Taurus has always exhibited a high level of ingenuity and creativity, and their revolvers have generally been better values than their autos. I was happy with what I saw from them and will try to get some T&E samples for RG. Stay tuned.
Thanks for the terrific field work, gentlemen. Very nice write-up, Steve.
Nice to see us wheel-gun fans getting some love! My pocket book is already sweating that Lipsey’s GP100 in .44 Special. Five inches and nice, understated, oiled-walnut grips…. hmm.
And how is it you can be so drawn to something you don’t own and have never experienced? Altamont grips seem like a class act in so many ways… I just need to stop perusing their website and pull out my credit card.
If I ever win the lottery (which is a particular stretch for me… as I’m pretty sure you have to buy a ticket) one of those Korth’s will be high on the list.

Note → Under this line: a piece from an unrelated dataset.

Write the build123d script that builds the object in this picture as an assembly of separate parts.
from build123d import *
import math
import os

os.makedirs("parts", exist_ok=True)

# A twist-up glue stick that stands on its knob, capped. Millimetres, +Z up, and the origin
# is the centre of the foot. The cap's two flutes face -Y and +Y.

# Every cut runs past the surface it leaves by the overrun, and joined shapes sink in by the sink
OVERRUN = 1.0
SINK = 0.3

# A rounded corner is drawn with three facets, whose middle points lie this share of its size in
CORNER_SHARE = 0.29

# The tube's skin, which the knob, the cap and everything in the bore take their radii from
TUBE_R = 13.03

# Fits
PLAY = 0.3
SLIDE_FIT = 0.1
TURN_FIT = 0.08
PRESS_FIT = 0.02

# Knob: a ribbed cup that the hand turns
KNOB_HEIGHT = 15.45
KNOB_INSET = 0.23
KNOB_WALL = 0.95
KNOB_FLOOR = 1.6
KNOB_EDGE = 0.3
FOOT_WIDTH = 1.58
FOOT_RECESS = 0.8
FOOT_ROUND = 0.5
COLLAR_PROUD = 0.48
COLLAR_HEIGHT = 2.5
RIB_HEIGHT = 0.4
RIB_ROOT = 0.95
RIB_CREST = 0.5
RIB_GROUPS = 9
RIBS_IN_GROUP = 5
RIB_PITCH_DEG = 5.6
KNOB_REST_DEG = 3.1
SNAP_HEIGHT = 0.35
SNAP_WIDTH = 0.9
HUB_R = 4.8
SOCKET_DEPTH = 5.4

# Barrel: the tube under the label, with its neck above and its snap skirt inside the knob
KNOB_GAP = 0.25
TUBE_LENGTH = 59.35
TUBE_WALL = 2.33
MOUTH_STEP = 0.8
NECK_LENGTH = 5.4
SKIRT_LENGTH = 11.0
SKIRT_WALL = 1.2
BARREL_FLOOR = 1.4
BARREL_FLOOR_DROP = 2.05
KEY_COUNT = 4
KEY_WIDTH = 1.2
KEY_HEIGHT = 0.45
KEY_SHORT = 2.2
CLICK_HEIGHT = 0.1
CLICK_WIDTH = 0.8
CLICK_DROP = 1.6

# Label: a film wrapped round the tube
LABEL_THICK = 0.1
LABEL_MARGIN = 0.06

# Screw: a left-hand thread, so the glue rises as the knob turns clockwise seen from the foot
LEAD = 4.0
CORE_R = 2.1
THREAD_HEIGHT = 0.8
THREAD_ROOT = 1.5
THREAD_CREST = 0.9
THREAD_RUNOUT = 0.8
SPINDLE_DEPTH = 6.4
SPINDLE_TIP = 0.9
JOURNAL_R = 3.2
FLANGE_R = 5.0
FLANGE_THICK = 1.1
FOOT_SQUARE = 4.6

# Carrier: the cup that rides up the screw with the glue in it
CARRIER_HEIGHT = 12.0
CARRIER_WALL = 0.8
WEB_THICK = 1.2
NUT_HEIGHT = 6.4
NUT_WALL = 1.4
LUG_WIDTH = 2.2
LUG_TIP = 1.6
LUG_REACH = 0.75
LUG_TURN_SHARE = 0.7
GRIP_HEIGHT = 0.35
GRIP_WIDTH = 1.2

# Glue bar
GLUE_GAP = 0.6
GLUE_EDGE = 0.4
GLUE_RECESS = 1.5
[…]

The legend of German engineering is (mostly) deserved… and I can imagine how wonderful an Anschutz-esque revolver must be!
Well, the Korth would have a home after that Freedom Arms single-action…
Thanks again, guys!
While your getting things from Lyman get some of their (Pachmayr) speedloaders, especially the 5 shot model.
Dean, it’s great to hear from you. Thanks for stopping in!
Yes, the new aluminum speedloaders will definitely be on our list!
Would be nice if Ruger would bring the GP100 out with a half lug barrel in their 4″ .357. Seriously considering having a gunsmith meld mine into a half lug configuration.
And have the 5″ GP100 in stainless, too.
Ruger has done a 5″ full-lug stainless GP100 Distributer Exclusive for Davidison’s/Gallery of Guns a few times. They actually have it listed on their site at the moment (of course, it has those hideous finger-groove Hogues). I have had the same thought of getting one and having it “half-lugged” (if that is a term). I realize there are some functional benefits to a full lug, but aesthetically, all revolvers should have half/partial lugs (in my opinion, which is, of course, right).